Thursday, January 5th, 2017

There is now such a wide variety of food to put out in gardens for  wide range of wildlife from birds to mammals that it is often difficult to choose.   In  the run up to  the festive season it seems that many people were  giving bags of food as presents which was a  very good idea.  A quick look around the Garden Centres and Stores that  stock such food revealed that the most popular food this year has been peanuts.  Indeed when I went to buy a  large bag last week I could only find one  garden centre that had any left and that was one bag under bags of other feed.    Peanuts are an obvious choice because so many birds, and mammals for that matter,  will take them but there are others to bear in mind.  In our garden, for example, there are also mixed seed, suet balls, nyger and  sunflower seeds.

0ne type of food that goes out fresh every day are the apples and these are ripe eating apples and they are taken in a variety of ways.  We came across the fact that roe deer eat apples by chance as some apples were left out overnight for the early rising blackbirds.  One of the impressive sights in garden feeding is to see  a blackbird tackling  apples.  They do it with such vigour and intensity and it is  a joy to watch.  One night the usual apples were put out for them, sliced in half so that they are easier to tackle.  Then the overnight camera recorded the usual badgers coming in when, in the middle of the night, there was something different.  There were four badgers at the peanuts, especially put out for them, and they were tucking in as usual when a roe  deer doe  suddenly walked around  from behind of the sheds.   The badgers just looked up and then carried on eating.   The roe just ate all the apples and walked off.  She became a regular  visitor recognised by the odd shaped white patch of fur on her throat,  and still comes in  these days.
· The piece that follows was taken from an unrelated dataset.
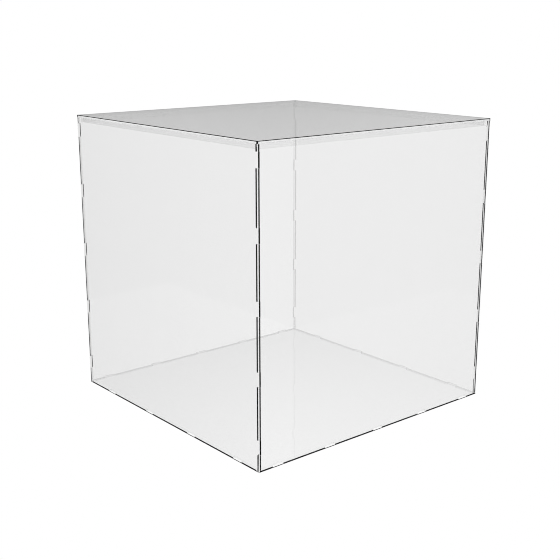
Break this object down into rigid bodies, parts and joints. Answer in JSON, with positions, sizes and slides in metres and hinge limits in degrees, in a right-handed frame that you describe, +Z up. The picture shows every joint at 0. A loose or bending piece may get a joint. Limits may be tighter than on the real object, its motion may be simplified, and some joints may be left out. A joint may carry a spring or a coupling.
{
  "type": "acrylic display cube",
  "caption": "Clear square display case of finger-jointed acrylic sheet with a flat base and a plain lid that lifts off.",
  "frame": {"origin": "on the ground under the centre of the case", "axes": "+Z up, the way the lid lifts; the front wall faces -Y and the right wall faces +X"},
  "size_m": [0.61, 0.61, 0.6],
  "materials": {
    "base_acrylic": "clear, polished faces and laser-cut edges",
    "wall_acrylic": "clear, polished faces and laser-cut edges",
    "lid_acrylic": "clear, polished faces and laser-cut edges",
    "rim_acrylic": "clear, saw-cut strip with polished faces"
  },
  "bodies": {
    "case": {"base_panel": "base_acrylic", "front_wall": "wall_acrylic", "back_wall": "wall_acrylic", "right_wall": "wall_acrylic", "left_wall": "wall_acrylic"},
    "lid": {"lid_panel": "lid_acrylic", "lid_rim_front": "rim_acrylic", "lid_rim_back": "rim_acrylic", "lid_rim_right": "rim_acrylic", "lid_rim_left": "rim_acrylic"}
  },
  "joints": [
    {"name": "lid_lift", "type": "slide", "parent": "case", "child": "lid", "axis": [0, 0, 1], "range_m": [0, 0.2]}
  ]
}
The other mammal that will take them is the red squirrel although they mainly take them off the  trees.  We first saw this when the apples were still growing on the trees although it was some time until the squirrels  found them ripe enough to tackle.  One day a squirrel had been at the peanut feeders, ones with lids on the top that they raise with their heads.  Then suddenly, without  warning the squirrel ran along a branch and seized a small apple and ran off with it.   Presumably  it was going to cache the apple somewhere as it was soon back.  A few days later a squirrel sat on a branch and ate part of an apple and from then on it was often seen.   Various birds take apples from various situation whether the fruit is still growing on the trees, tied there after the  fruiting season has finished or just on the ground.  Other mammals will also take apples such as hedgehogs and pine martens let alone mice and rats but so far we have not recorded badgers taking them in our garden  although my books suggest they will.  Most birds will take them wherever the apples are from the various titmice to great spotted woodpeckers and redwings to   chaffinches.   Why not try some slice apples over the New Year?